The Old Bill take me away to the station round the back of Savile Row, and by the time I get there I can hear the other geezer shouting and screaming. They’ve pulled him ’cos I’ve said that he attacked me – counter-charge, and in any case it’s true. Once the police have got you for something, it’s best not to make a fuss – there’s no point turning them any further against you.
Me and the biker had to go to court together at Bow Street magistrates court, which used to be just off Covent Garden, which isn’t there any more. We both said our piece and I ended up getting found guilty, which wasn’t really fair because he did attack me first, but because the police dragged me away I didn’t get a chance to find myself any witnesses.
I was fined £120, which normally I’d delay paying as long as possible – ‘I’d like time, please, your honour’, that’s how you put it off – but on this occasion I just said, ‘I’ll give you a cheque now.’ The despatch rider – horrible geezer he was, totally in the wrong – was there too, so as I walked past him I said, ‘It was worth every fucking tenner, and if you want to come outside now, I’ll gladly have another hundred and twenty quid’s worth.’
He didn’t accept my offer, which was probably good news for both of us. The whole day had been such a downer. I lost the chance to meet the great Jimmy Cagney and gained a big dent in my wallet, all because of this wanker on a motorbike – and me to a certain extent, because I could’ve avoided it if I hadn’t said anything when he nearly ran me over. As I’ve got older, I’ve learnt to avoid these kinds of situations much more effectively. It wasn’t so much that I used to start trouble – in fact I don’t think I’ve ever actively started a fight in my whole life – just that I wouldn’t make that leap to trying to keep myself out of it.

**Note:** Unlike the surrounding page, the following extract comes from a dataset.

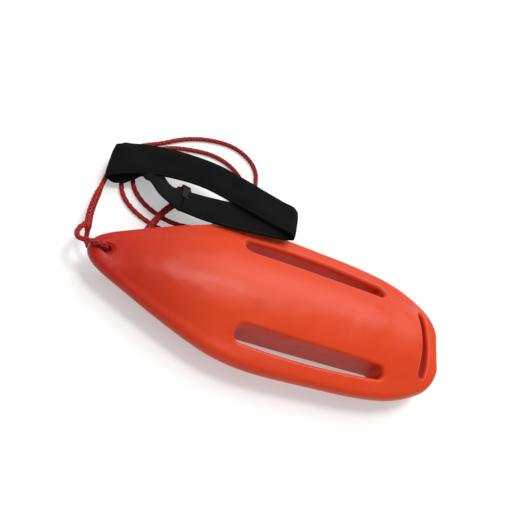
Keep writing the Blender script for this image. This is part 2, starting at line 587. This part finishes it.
# Everything is sewn with thick black thread: a row along each edge of the sleeve, on both faces,
# a row round the tape, and a box with its diagonals on the tab's upper leaf.
def stitching_tree():
    """Short rounded stitches laid end to end along the edges of a mesh."""
    tree = bpy.data.node_groups.new("stitching", "GeometryNodeTree")
    tree.interface.new_socket("Geometry", in_out="INPUT", socket_type="NodeSocketGeometry")
    for title, value in (("Pitch", 0.004), ("Length", 0.003), ("Thread", 0.0004)):
        socket = tree.interface.new_socket(title, in_out="INPUT", socket_type="NodeSocketFloat")
        socket.default_value = value
    tree.interface.new_socket("Material", in_out="INPUT", socket_type="NodeSocketMaterial")
    tree.interface.new_socket("Geometry", in_out="OUTPUT", socket_type="NodeSocketGeometry")

    def add(kind, settings, sockets):
        node = tree.nodes.new(kind)
        for setting, value in settings.items():
            setattr(node, setting, value)
        for socket, value in sockets.items():
            if isinstance(value, bpy.types.NodeSocket):
                tree.links.new(value, node.inputs[socket])
            else:
                node.inputs[socket].default_value = value
        return node.outputs

    given = add("NodeGroupInput", {}, {})
    path = add("GeometryNodeMeshToCurve", {}, {"Mesh": given["Geometry"]})["Curve"]
    even = add("GeometryNodeResampleCurve", {"mode": "LENGTH"},
               {"Curve": path, "Length": given["Pitch"]})["Curve"]
    bead = add("GeometryNodeMeshUVSphere", {}, {"Segments": 6, "Rings": 4, "Radius": 0.5})["Mesh"]
    size = add("ShaderNodeCombineXYZ", {},
               {"X": given["Thread"], "Y": given["Thread"], "Z": given["Length"]})["Vector"]
    stitch = add("GeometryNodeTransform", {}, {"Geometry": bead, "Scale": size})["Geometry"]
    heading = add("GeometryNodeInputTangent", {}, {})["Tangent"]
    turn = add("FunctionNodeAlignRotationToVector", {"axis": "Z"}, {"Vector": heading})["Rotation"]
    laid = add("GeometryNodeInstanceOnPoints", {},
               {"Points": even, "Instance": stitch, "Rotation": turn})["Instances"]
    real = add("GeometryNodeRealizeInstances", {}, {"Geometry": laid})["Geometry"]
    smooth = add("GeometryNodeSetShadeSmooth", {}, {"Geometry": real})["Geometry"]
    done = add("GeometryNodeSetMaterial", {},
               {"Geometry": smooth, "Material": given["Material"]})["Geometry"]
    add("NodeGroupOutput", {}, {"Geometry": done})
    return tree


# Pitch, length and thickness of one stitch
EDGE_STITCH = (STITCH_PITCH, 0.0034, 0.0006)
TAPE_STITCH = (0.0034, 0.0028, 0.0005)
BOX_STITCH = (0.0024, 0.0020, 0.0006)
THREAD_DARK = (0.010, 0.010, 0.011, 1.0)
THREAD_PALE = (0.026, 0.026, 0.028, 1.0)
stitching = stitching_tree()
thread = Finish("black_thread", {"Roughness": 0.6, "Specular IOR Level": 0.4})
twist = thread.noise(thread.place(), 1500.0, 2.0)
thread.feed(
    Base_Color=thread.mixed(twist, THREAD_DARK, THREAD_PALE),
    Normal=thread.bumped(twist, 0.0001),
)


def sewn(name, rows, stitch):
    """A piece of stitches along rows of points, as one plain mesh."""
    pitch, length, thickness = stitch
    points, edges = [], []
    for row in rows:
        start = len(points)
        points += [tuple(point) for point in row]
        edges += [(start + number, start + number + 1) for number in range(len(row) - 1)]
    mesh = bpy.data.meshes.new(name)
    mesh.from_pydata(points, edges, [])
    guide = bpy.data.objects.new(name + "_guide", mesh)
    bpy.context.scene.collection.objects.link(guide)
    modifier = guide.modifiers.new("stitching", "NODES")
    modifier.node_group = stitching
    values = {"Pitch": pitch, "Length": length, "Thread": thickness, "Material": thread.material}
    for item in stitching.interface.items_tree:
        if item.in_out == "INPUT" and item.name in values:
            modifier[item.identifier] = values[item.name]
    settled = guide.evaluated_get(bpy.context.evaluated_depsgraph_get())
    piece = bpy.data.objects.new(name, bpy.data.meshes.new_from_object(settled))
    piece.data.name = name
    bpy.data.objects.remove(guide)
    bpy.context.scene.collection.objects.link(piece)
    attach(piece, "harness")
    return piece


rows = []
for side in (-SEAM_SHARE, SEAM_SHARE):
    depth = padding(np.array([side])[None, :], distance[:, None])[:, 0]
    for way in (1, -1):
        rows.append(middle + across * side * STRAP_HALF_WIDTH + face * (way * depth)[:, None])
edge_stitches = sewn("edge_stitches", rows, EDGE_STITCH)

TAPE_SEWN = (-0.90, 0.16)
_, tape_middle, tape_across, tape_face = tape_stations
rows = []
for share in TAPE_SEWN:
    depth = padding(np.array([[share]]), np.zeros((1, 1)))[0, 0] + TAPE_GAP + TAPE_DEPTH
    rows.append(tape_middle + tape_across * share * STRAP_HALF_WIDTH - tape_face * depth)
for number in (1, -2):
    shares = np.linspace(*TAPE_SEWN, 12)
    depth = padding(shares[None, :], np.zeros((1, 1)))[0] + TAPE_GAP + TAPE_DEPTH
    rows.append(tape_middle[number] + np.outer(shares * STRAP_HALF_WIDTH, tape_across[number])
                - np.outer(depth, tape_face[number]))
tape_stitches = sewn("tape_stitches", rows, TAPE_STITCH)

BOX_SIDE = 0.012
BOX_MARGIN = 0.0012
box_top = tab_line[0] + tab_along[0] * BOX_MARGIN
if tab_face[0][2] < 0:
    leaf_up = -tab_face[0]
else:
    leaf_up = tab_face[0]
box_low = box_top + tab_along[0] * BOX_SIDE
lift = leaf_up * TAB_HALF_DEPTH
corner = {
    (end, side): place + EYE_CROSSWISE * side * BOX_SIDE / 2 + lift
    for end, place in ((0, box_top), (1, box_low)) for side in (-1, 1)
}
ROUTE_OF_BOX = [((0, -1), (0, 1)), ((0, 1), (1, 1)), ((1, 1), (1, -1)), ((1, -1), (0, -1)),
                ((0, -1), (1, 1)), ((0, 1), (1, -1))]
rows = [np.linspace(corner[here], corner[there], 5) for here, there in ROUTE_OF_BOX]
tab_stitches = sewn("tab_box_stitches", rows, BOX_STITCH)
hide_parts("tab_stitching")


# The studio is a plain pale floor that runs out of sight, two broad soft lamps, one nearly overhead
# and one from behind the line, and light from all round. The camera sees the distance
# as white, and a glow lifts the floor that it sees nearly to white.
def seen_white(finish):
    """1 where a ray comes from the camera, a glossy surface or a clear one."""
    rays = finish.add("LightPath", {}, {}, "Is Camera Ray")
    glossy = Field(finish, rays.socket.node.outputs["Is Glossy Ray"])
    clear = Field(finish, rays.socket.node.outputs["Is Transmission Ray"])
    return rays.math("MINIMUM", rays + glossy + clear, 1.0)


FLOOR_HALF = 12.0
FLOOR_LEVEL = -0.0004
FLOOR_GLOW = 0.34
DISTANCE_LIGHT = 0.50
DISTANCE_SEEN = 1.0
WHITE = (1.0, 1.0, 1.0, 1.0)
PAPER = (0.74, 0.74, 0.74, 1.0)
floor_mesh = bpy.data.meshes.new("floor")
floor_mesh.from_pydata([(-FLOOR_HALF, -FLOOR_HALF, FLOOR_LEVEL), (FLOOR_HALF, -FLOOR_HALF, FLOOR_LEVEL),
                        (FLOOR_HALF, FLOOR_HALF, FLOOR_LEVEL), (-FLOOR_HALF, FLOOR_HALF, FLOOR_LEVEL)],
                       [], [(0, 1, 2, 3)])
floor = bpy.data.objects.new("floor", floor_mesh)
bpy.context.scene.collection.objects.link(floor)
paper = Finish("pale_floor", {"Base Color": PAPER, "Roughness": 0.9, "Specular IOR Level": 0.1})
glow = paper.add("Emission", {}, {"Color": WHITE, "Strength": seen_white(paper) * FLOOR_GLOW}, "Emission")
surface = paper.add("AddShader", {}, {0: Field(paper, paper.shader.outputs["BSDF"]), 1: glow}, "Shader")
paper.tree.links.new(surface.socket, paper.tree.nodes["Material Output"].inputs["Surface"])
floor_mesh.materials.append(paper.material)

world = bpy.data.worlds.new("studio")
world.use_nodes = True
bpy.context.scene.world = world
distance_light = world.node_tree.nodes["Background"]
distance_light.inputs["Color"].default_value = WHITE
ray = world.node_tree.nodes.new("ShaderNodeLightPath")
level = world.node_tree.nodes.new("ShaderNodeMapRange")
level.inputs["To Min"].default_value = DISTANCE_LIGHT
level.inputs["To Max"].default_value = DISTANCE_SEEN
world.node_tree.links.new(ray.outputs["Is Camera Ray"], level.inputs["Value"])
world.node_tree.links.new(level.outputs["Result"], distance_light.inputs["Strength"])

for title, strength, width, towards in (
    ("overhead_lamp", 1.20, 18.0, (-0.09, -0.22, -0.97)),
    ("far_lamp", 1.1, 38.0, (-0.36, -0.64, -0.70)),
):
    lamp = bpy.data.objects.new(title, bpy.data.lights.new(title, "SUN"))
    lamp.data.energy = strength
    lamp.data.angle = math.radians(width)
    lamp.rotation_mode = "QUATERNION"
    lamp.rotation_quaternion = Vector(towards).to_track_quat("-Z", "Y")
    bpy.context.scene.collection.objects.link(lamp)


# The camera stands where the photograph was taken from, 1.35 m from the hull's middle and rolled so
# that the nose points to the upper left. The picture is a crop, so the lens is shifted a little.
CAMERA_AZIMUTH = math.radians(-38.0)
CAMERA_ELEVATION = math.radians(53.4)
CAMERA_ROLL = math.radians(49.6)
CAMERA_DISTANCE = 1.35
FOCAL_PIXELS = 747.6
SENSOR_WIDTH = 36.0
SHOWN_AT = (277.6, 306.3)
IMAGE_SIZE = (512, 511)
LOOKED_AT = Vector((0.0, 0.0, 0.05))

backward = Vector((math.sin(CAMERA_AZIMUTH) * math.cos(CAMERA_ELEVATION),
                   -math.cos(CAMERA_AZIMUTH) * math.cos(CAMERA_ELEVATION),
                   math.sin(CAMERA_ELEVATION)))
level_right = Vector((math.cos(CAMERA_AZIMUTH), math.sin(CAMERA_AZIMUTH), 0.0))
level_up = backward.cross(level_right)
right = level_right * math.cos(CAMERA_ROLL) + level_up * math.sin(CAMERA_ROLL)
up = level_up * math.cos(CAMERA_ROLL) - level_right * math.sin(CAMERA_ROLL)
camera = bpy.data.objects.new("camera", bpy.data.cameras.new("camera"))
camera.matrix_world = Matrix.Translation(LOOKED_AT + backward * CAMERA_DISTANCE) @ Matrix(
    (right, up, backward)).transposed().to_4x4()
camera.data.sensor_width = SENSOR_WIDTH
camera.data.lens = FOCAL_PIXELS / IMAGE_SIZE[0] * SENSOR_WIDTH
camera.data.shift_x = (IMAGE_SIZE[0] / 2 - SHOWN_AT[0]) / IMAGE_SIZE[0]
camera.data.shift_y = (SHOWN_AT[1] - IMAGE_SIZE[1] / 2) / IMAGE_SIZE[0]
bpy.context.scene.collection.objects.link(camera)
bpy.context.scene.camera = camera
bpy.context.scene.view_settings.view_transform = "Standard"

‘Attack is the best form of defence’ – that’s what I was taught – but really the best form of defence is not getting yourself in that position in the first place. Looking back on that incident with the biker now, I still think my dad and my granddad and his granddad before him (although then the messenger would’ve been riding a horse, not a motorbike) would have probably got in that fight, as well as all my mates and probably most of their wives.

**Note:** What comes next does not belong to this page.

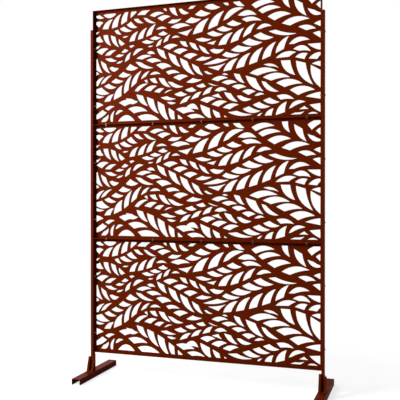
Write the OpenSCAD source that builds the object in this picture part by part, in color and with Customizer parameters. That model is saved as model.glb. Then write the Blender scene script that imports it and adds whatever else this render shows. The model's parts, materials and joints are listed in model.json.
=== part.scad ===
/* [Panels] */
// Width of one panel
panel_w = 1200; // [1200:10:1260]
// Height of one panel
panel_h = 600; // [600:10:640]
// Depth of a panel's folded edges
tray_d = 25; // [22:1:30]
// Thickness of the panel sheet
sheet_t = 1.5; // [1:0.1:2]
// Solid border left around the cut-outs at the sides
border_side = 9; // [8:1:20]
// Solid border left around the cut-outs at top and bottom
border_end = 16; // [12:1:25]

/* [Stand] */
// Height of the lowest panel above the floor
floor_gap = 130; // [125:5:160]
// Width of a post, seen from the front
post_w = 13; // [13:1:16]
// Wall of a post
post_wall = 1.2; // [1:0.1:1.5]
// Distance from the top of a post down to the top of the screen
post_drop = 100; // [90:5:110]
// Length of a foot
foot_l = 420; // [380:10:500]
// Width of a foot
foot_w = 46; // [46:1:56]
// Height of a foot
foot_h = 30; // [28:1:35]
// Distance of the screen's rear face behind the middle of the feet
rear_face_y = -12; // [-16:1:-8]

/* [Cut-outs] */
// Half the width of a rib between its two rows of leaflets
rib_half = 8; // [7:0.5:9]
// Share of a row that is leaflet and not web, measured along the rib
heel_share = 0.62; // [0.5:0.02:0.64]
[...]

When I look at my two older daughters I think, ‘Yeah, probably them too.’ But then I was still doing all this stuff when they were kids growing up, and it couldn’t help but rub off on them. And hopefully now they’re all out in the big wide world they’re learning to do things differently. I’ve cleaned up my act a bit with my youngest, Ellie-Rae, so maybe she’ll be the start of a new way of doing things.

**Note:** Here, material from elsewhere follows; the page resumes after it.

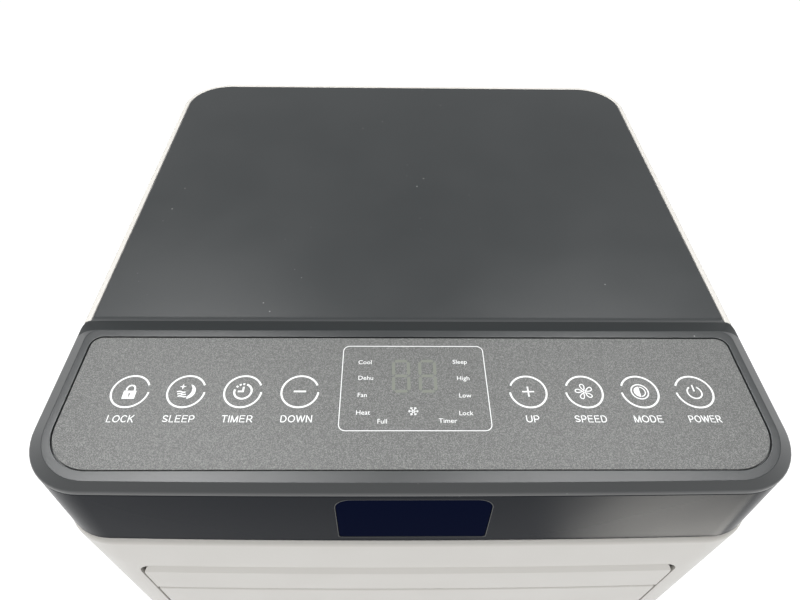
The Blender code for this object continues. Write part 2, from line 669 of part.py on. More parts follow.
def tube(name, points, radius, material, sides=8):
    """A bent tube through these points, with its bends rounded by a smooth curve."""
    curve = bpy.data.curves.new(name, "CURVE")
    curve.dimensions = "3D"
    curve.bevel_depth = radius
    curve.bevel_resolution = sides // 2 - 2
    curve.use_fill_caps = True
    spline = curve.splines.new("POLY")
    smooth = smoothed(points, 4)
    spline.points.add(len(smooth) - 1)
    for point, place_at in zip(spline.points, smooth):
        point.co = (*place_at, 1)
    made = bpy.data.objects.new(name, curve)
    curve.materials.append(material)
    bpy.context.scene.collection.objects.link(made)
    return made


def smoothed(points, steps):
    """Points along a Catmull-Rom curve through the given ones."""
    padded = [Vector(points[0])] + [Vector(p) for p in points] + [Vector(points[-1])]
    found = []
    for a, b, c, d in zip(padded, padded[1:], padded[2:], padded[3:]):
        for i in range(steps):
            t = i / steps
            bend = (2 * a - 5 * b + 4 * c - d) * t**2 + (3 * b - a - 3 * c + d) * t**3
            found.append(0.5 * (2 * b + (c - a) * t + bend))
    return found + [padded[-1]]


def make_pipes():
    ax, ay = ACCUMULATOR
    tube(
        "suction_pipe",
        [(ax, ay, 0.2268), (ax, ay, 0.240), (ax + 0.012, ay + 0.008, 0.266), (0.118, 0.03, 0.300),
         (0.138, 0.08, 0.350), (0.138, 0.084, 0.440), (0.138, 0.100, 0.500), (0.138, 0.126, 0.530)],
        4.5 * MM,
        COPPER,
    )
    cx, cy = COMPRESSOR
    tube(
        "discharge_pipe",
        [(cx + 18 * MM, cy, 0.2350), (cx + 18 * MM, cy, 0.262), (cx + 4 * MM, cy + 50 * MM, 0.268),
         (-0.118, 0.060, 0.272), (-0.138, 0.100, 0.262), (-0.139, 0.136, 0.235), (-0.139, 0.137, 0.200)],
        3.2 * MM,
        COPPER,
    )
    tube(
        "capillary_tube",
        [(0.1385, 0.137, 0.120), (0.139, 0.110, 0.160), (0.144, 0.075, 0.240), (0.1475, 0.066, 0.340),
         (0.1475, 0.072, 0.430), (0.1475, 0.092, 0.462), (0.141, 0.130, 0.474)],
        1.6 * MM,
        COPPER,
        sides=6,
    )


def make_float():
    """The float that lifts when the pan fills, sliding on the pan's post."""
    low = BASE_BOTTOM + BASE_FLOOR + 2 * MM
    high, bore = low + 12 * MM, FLOAT_POST + 0.5 * MM
    profile = [(13 * MM, low), (13 * MM, high), (bore, high), (bore, low)]
    turned("water_float", "Z", FLOAT, profile, WHITE, steps=20)


def make_electrics():
    """A box open to the right, and the capacitor that stands in it."""
    low, high = (Vector(point) for point in ELECTRICS)
    wall = 2 * MM
    case = box("electrical_box", low, high, GREY)
    start = low + Vector((wall, 12 * MM, wall))
    cut(case, box("electrical_box_hollow", start, high + Vector((12 * MM, -wall, -wall))))
    floor = low.z + wall + 1 * MM
    cylinder("run_capacitor", "Z", CAPACITOR, 19 * MM, floor, floor + 69 * MM, FIN, steps=20)


# --- back of the machine ------------------------------------------------------------------------------------


def make_intake(name, levels):
    """A slotted intake panel, and the framed filter that comes out with it."""
    low, high = levels
    a = INTAKE_HALF - GAP
    outline = rounded((-a, low + GAP), (a, high - GAP), 5.7 * MM, 3)
    outside = BACK - 0.2 * MM
    panel = prism(f"{name}_intake_grille", "Y", outline, outside - 5 * MM, outside, WHITE)
    rows = int((high - low - 16 * MM) / SLOT_PITCH)
    first = (low + high) / 2 - (rows - 1) * SLOT_PITCH / 2
    for i in range(rows):
        z = first + i * SLOT_PITCH
        for side in (-1, 1):
            x0, x1 = sorted((side * 6 * MM, side * (INTAKE_HALF - 10 * MM)))
            start, end = (x0, outside - 9 * MM, z - SLOT_HALF), (x1, outside + 9 * MM, z + SLOT_HALF)
            cut(panel, box(f"{name}_slot_{i}_{side}", start, end))
    b = INTAKE_HALF - 4 * MM
    near = outside - 9 * MM
    frame = box(f"{name}_filter", (-b, near, low + 4 * MM), (b, near + 3 * MM, high - 4 * MM), MESH)
    across, up = 3, 2
    width, height = (2 * b - 4 * MM) / across, (high - low - 12 * MM) / up
    for i in range(across):
        for j in range(up):
            x = -b + 2 * MM + i * width
            z = low + 6 * MM + j * height
            start = (x + 2 * MM, near - MM, z + 2 * MM)
            end = (x + width - 2 * MM, near + 4 * MM, z + height - 2 * MM)
            cut(frame, box(f"{name}_pane_{i}_{j}", start, end))


def make_collar():
    """The round exhaust connection, held by a flange behind the casing's wall."""
    inner = BACK - WALL - GAP
    flange = COLLAR_RADIUS + 9 * MM
    profile = [
        (COLLAR_BORE, COLLAR_END), (COLLAR_BORE, inner - 12 * MM), (COLLAR_RADIUS, inner - 12 * MM),
        (COLLAR_RADIUS, inner - 3 * MM), (flange, inner - 3 * MM), (flange, inner), (COLLAR_RADIUS, inner),
        (COLLAR_RADIUS, COLLAR_END),
    ]
    turned("exhaust_collar", "Y", (0, COLLAR_Z), profile, DARK, steps=32)


def make_drain(name, place_at):
    """A drain spout through the wall, and its push-in cap."""
    r = 8 * MM
    out = BACK + 3.5 * MM
    spout = [(5.4 * MM, out), (5.4 * MM, BACK - 9 * MM), (r, BACK - 9 * MM), (r, out)]
    turned(f"{name}_drain_spout", "Y", place_at, spout, GREY, steps=20)
    cap = [(0, 0), (5 * MM, BACK - 4 * MM), (5 * MM, out + GAP), (9 * MM, out + GAP), (9 * MM, out + 5 * MM),
           (7.5 * MM, out + 6.5 * MM), (0, 0)]
    turned(f"{name}_drain_cap", "Y", place_at, cap, RUBBER, steps=20)


def make_gland():
    profile = [(4.2 * MM, BACK + 8 * MM), (4.2 * MM, BACK - 10 * MM), (9 * MM, BACK - 10 * MM),
               (9 * MM, BACK + 1 * MM), (7 * MM, BACK + 8 * MM)]
    turned("cord_gland", "Y", GLAND, profile, RUBBER, steps=20)


# --- casters ------------------------------------------------------------------------------------------------


def make_casters():
    """Four swivel casters, each a fork on a stem, with its axle, and a wheel trailing towards the back."""
    names = ("front_left", "front_right", "rear_left", "rear_right")
    for name, (x, y) in zip(names, caster_places()):
        top = BASE_BOTTOM - 1.2 * MM
        fork = cylinder(f"caster_fork_{name}", "Z", (x, y), 13 * MM, top - 3 * MM, top, DARK, steps=20)
        join(fork, cylinder(f"stem_{name}", "Z", (x, y), STEM, top - 1 * MM, BASE_BOTTOM + 18 * MM, steps=16))
        hub = y + TRAIL
        fore, aft, cheek = hub - 6 * MM, hub + 6 * MM, 6 * MM
        outline = [
            (y - 7 * MM, top - 1 * MM), (fore, WHEEL_RADIUS - cheek), (aft, WHEEL_RADIUS - cheek),
            (aft, WHEEL_RADIUS + cheek), (y + 8 * MM, top - 1 * MM),
        ]
        gap = WHEEL_HALF + 0.7 * MM
        for side in (-1, 1):
            ends = sorted((x + side * gap, x + side * (gap + 2.8 * MM)))
            join(fork, prism(f"cheek_{name}_{side}", "X", outline, *ends))
        reach = gap + 2 * MM
        join(fork, cylinder(f"axle_{name}", "X", (hub, WHEEL_RADIUS), AXLE, x - reach, x + reach, steps=12))
        profile = [
            (AXLE + 0.4 * MM, x - WHEEL_HALF), (WHEEL_RADIUS - 2 * MM, x - WHEEL_HALF),
            (WHEEL_RADIUS, x - WHEEL_HALF + 2 * MM), (WHEEL_RADIUS, x + WHEEL_HALF - 2 * MM),
            (WHEEL_RADIUS - 2 * MM, x + WHEEL_HALF), (AXLE + 0.4 * MM, x + WHEEL_HALF),
        ]
        turned(f"caster_wheel_{name}", "X", (hub, WHEEL_RADIUS), profile, BLACK, steps=24)


make_base_pan()
make_front_casing()
make_rear_casing()
make_top_cover()
make_mid_partition()
make_handles()
make_console_housing()
make_lid()
make_console_inside()
make_blades()
make_louvre_link()
make_louvre_motor()
make_duct()
make_vanes()
make_blower("upper", UPPER_AXIS, DUCT_REAR + GAP, True)
make_blower("lower", LOWER_AXIS, 143 * MM, False)
make_coil("evaporator", *EVAPORATOR)
make_coil("condenser", *CONDENSER)
make_compressor()
make_pipes()
make_float()
make_electrics()
make_intake("upper", UPPER_INTAKE)
make_intake("lower", LOWER_INTAKE)
make_collar()
make_drain("upper", UPPER_DRAIN)
make_drain("lower", LOWER_DRAIN)
make_gland()
make_casters()
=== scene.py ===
"""Looks of a portable air conditioner: shells, console, prints, louvre, back, casters and materials.

Everything is in the row frame, in metres: +Z up, the front faces -Y. Pieces take their places from the
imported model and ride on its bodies.
"""

import json
import math

import bmesh
import bpy
from mathutils import Matrix, Vector


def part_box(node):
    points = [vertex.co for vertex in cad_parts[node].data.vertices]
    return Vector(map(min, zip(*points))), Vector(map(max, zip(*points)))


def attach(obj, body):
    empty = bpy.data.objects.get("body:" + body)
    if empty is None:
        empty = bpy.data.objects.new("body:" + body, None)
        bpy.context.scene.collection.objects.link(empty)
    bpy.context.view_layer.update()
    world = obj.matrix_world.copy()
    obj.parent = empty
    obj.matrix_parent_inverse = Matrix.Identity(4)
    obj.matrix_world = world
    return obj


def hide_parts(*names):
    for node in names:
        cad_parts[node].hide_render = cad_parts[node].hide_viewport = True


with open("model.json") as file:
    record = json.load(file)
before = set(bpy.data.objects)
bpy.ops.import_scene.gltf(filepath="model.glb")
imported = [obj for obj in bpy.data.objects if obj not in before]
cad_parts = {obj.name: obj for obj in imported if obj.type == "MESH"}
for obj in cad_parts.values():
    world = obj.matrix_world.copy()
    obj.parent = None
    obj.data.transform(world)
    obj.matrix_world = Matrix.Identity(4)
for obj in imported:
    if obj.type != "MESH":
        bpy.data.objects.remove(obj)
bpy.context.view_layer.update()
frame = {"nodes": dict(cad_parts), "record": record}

MM = 0.001


def mm(*lengths):
    """Lengths given in millimetres."""
    return tuple(length * MM for length in lengths)


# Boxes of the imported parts, and the measures that follow from them
REAR_LOW, REAR_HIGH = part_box("rear_casing")
FRONT_LOW, FRONT_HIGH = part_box("front_casing")
BASE_LOW, BASE_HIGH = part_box("base_pan")
PLATE_LOW, PLATE_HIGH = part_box("top_cover")
LID_LOW, LID_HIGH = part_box("console_lid")
HOUSING_LOW, HOUSING_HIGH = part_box("console_housing")
FILM_LOW, FILM_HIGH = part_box("control_overlay")
WINDOW_LOW, WINDOW_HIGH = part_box("receiver_window")
DUCT_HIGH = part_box("outlet_duct")[1]
COLLAR_LOW, COLLAR_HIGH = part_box("exhaust_collar")

HALF = REAR_HIGH.x
BACK = REAR_HIGH.y
SEAM = (REAR_LOW.y + FRONT_HIGH.y) / 2
BOW = 1.5 * MM  # the front's bulge at its middle
FRONT = FRONT_LOW.y + BOW
TOP = LID_HIGH.z
PLATE_TOP = PLATE_HIGH.z
WALL = 3.4 * MM
FRONT_WALL = WALL - 0.9 * MM
SEAM_HALF_GAP = 0.15 * MM
FRONT_RADIUS, BACK_RADIUS = mm(28, 31)
CORNER_STEPS = 14
CLEARANCE = 0.3 * MM  # round a part that sits in an opening
BEYOND = 9 * MM  # how far a cutter passes what it cuts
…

Don’t get me wrong, I still think you’ve got to stand up for what you believe in. I got in some funny situations when things weren’t going too well as far as getting work was concerned and I certainly never regretted standing my ground in any of those.
Mike Leigh has never really been my cup of tea as a director. I like some of the stuff he’s done, but it’s the actors that make it – I just think he’s a lucky fucker.
I went up for one of his things quite early on in my career and he was bombarding me with all these really strange questions. I wasn’t ready for that because I didn’t know him yet. I thought it was too early to be getting into such personal areas. I remember he asked me something about my dad and I said, ‘What’s my dad got to do with it? My dad ain’t here.’ Mike Leigh said, ‘I’m just asking,’ and I got a bit narky with him: ‘Well, I don’t want to answer that, alright?’
Then he told me he wanted me to ‘find a character’. I said ‘What character?’ And he said, ‘Make him up.’
At that point I got to my feet and walked out. I said I had to go to the toilet, but in fact I just fucked off home. They sent a message back later asking what had happened and I said, ‘Ray’s character wanted to go to the toilet, and then he wanted to fuck off home.’
The next person in after me that day was Mark Wingate who was in Quadrophenia with me. The story as I heard it was that Mike Leigh said, ‘Shock me!’ So Mark picked up the table in the room they were in and threw it out of the window. There was a rumour that the BBC made him pay for the damages, and if that was true then it was very wrong. If you’re going to play that game, then you’ve got to follow through with it. You wanted to be shocked, and he fucking shocked you, so no one except you should be paying for any windows that got broken.
The Northern Irish actor Stephen Rea had a great victory over Mike Leigh by all accounts. Mike Leigh was following him down the road like he does when he’s getting you to do things and Stephen went into a pub. Mike Leigh crept in after him and hid under a table – all the usual bollocks was going on. But then Stephen came on the screen in a film that was showing on the pub TV. So he looked across at where Mike Leigh was hiding and called out, ‘Look, Mike, I’m on the telly!’ I don’t think he got the job either.
Another meeting I didn’t get any work out of was with Steven Berkoff. It was for his play West, which he’d already done once and it was apparently quite famous, although I didn’t know too much about it at the time. The idea was for it to be a kind of tongue-in-cheek cockney Shakespeare, but quite surreal, and our first meeting was certainly surreal enough. I know Steven now and I like him, but it would be
true to say we didn’t quite hit it off at first.
He’s standing there with some kind of jump-suit on, all zipped up to the top and his big dot in the middle of his forehead, rolling his Rs when he talks to me and going, ‘Rrrraymond-ah . . . I loved the way you walked across the room.’ So I go, ‘What do you want me to do then, mate?’ And he says, ‘I want you to walk in the bar and you’re looking for someone.’
It’s all that kind of broad caricature stuff he wants me to do, but I don’t know that at the time. So I walk into this pub in my normal unobtrusive kind of way and just stand at the bar very quiet and not looking at anyone. Steven bellows, ‘Stop! What are you doing?’ and I say, ‘I’m looking for someone.’
Steven says, ‘But you haven’t looked,’ and I say, ‘Exactly. When you’re looking for someone, Steven, you don’t look for someone. If I come in a pub and start looking around, they’ll all know what I’m doing.’ He’s getting exasperated now: ‘But I want you to look!’
So that was another job I didn’t get. A fella I knew at the time called Ken did it in the end, and when I went to see the play the penny finally dropped. ‘Oh, fuck me,’ I thought to myself. ‘That’s what it’s all about.’ It was good, it was funny, but I’d thought it was a drama when it was actually more like a panto. Over time I’ve had to learn when to use what I got from Clarkey in terms of always trying to make things as real as possible, and when not to use it. Sometimes you might be doing something that’s in a completely different genre where playing it for real is not the best way to go. Asking yourself, ‘But how would I feel about this?’ isn’t something you necessarily need to do if you’re in a musical.
It took me a few years to learn that, and it took me a few years to learn some other things as well. Drink-driving was another old habit that died hard. One time when I was still living up North I came home for the weekend and borrowed my sister’s car to go out for the evening with my mate Tony Yeates. That car had holes in the floor – it was like something Fred Flintstone would drive.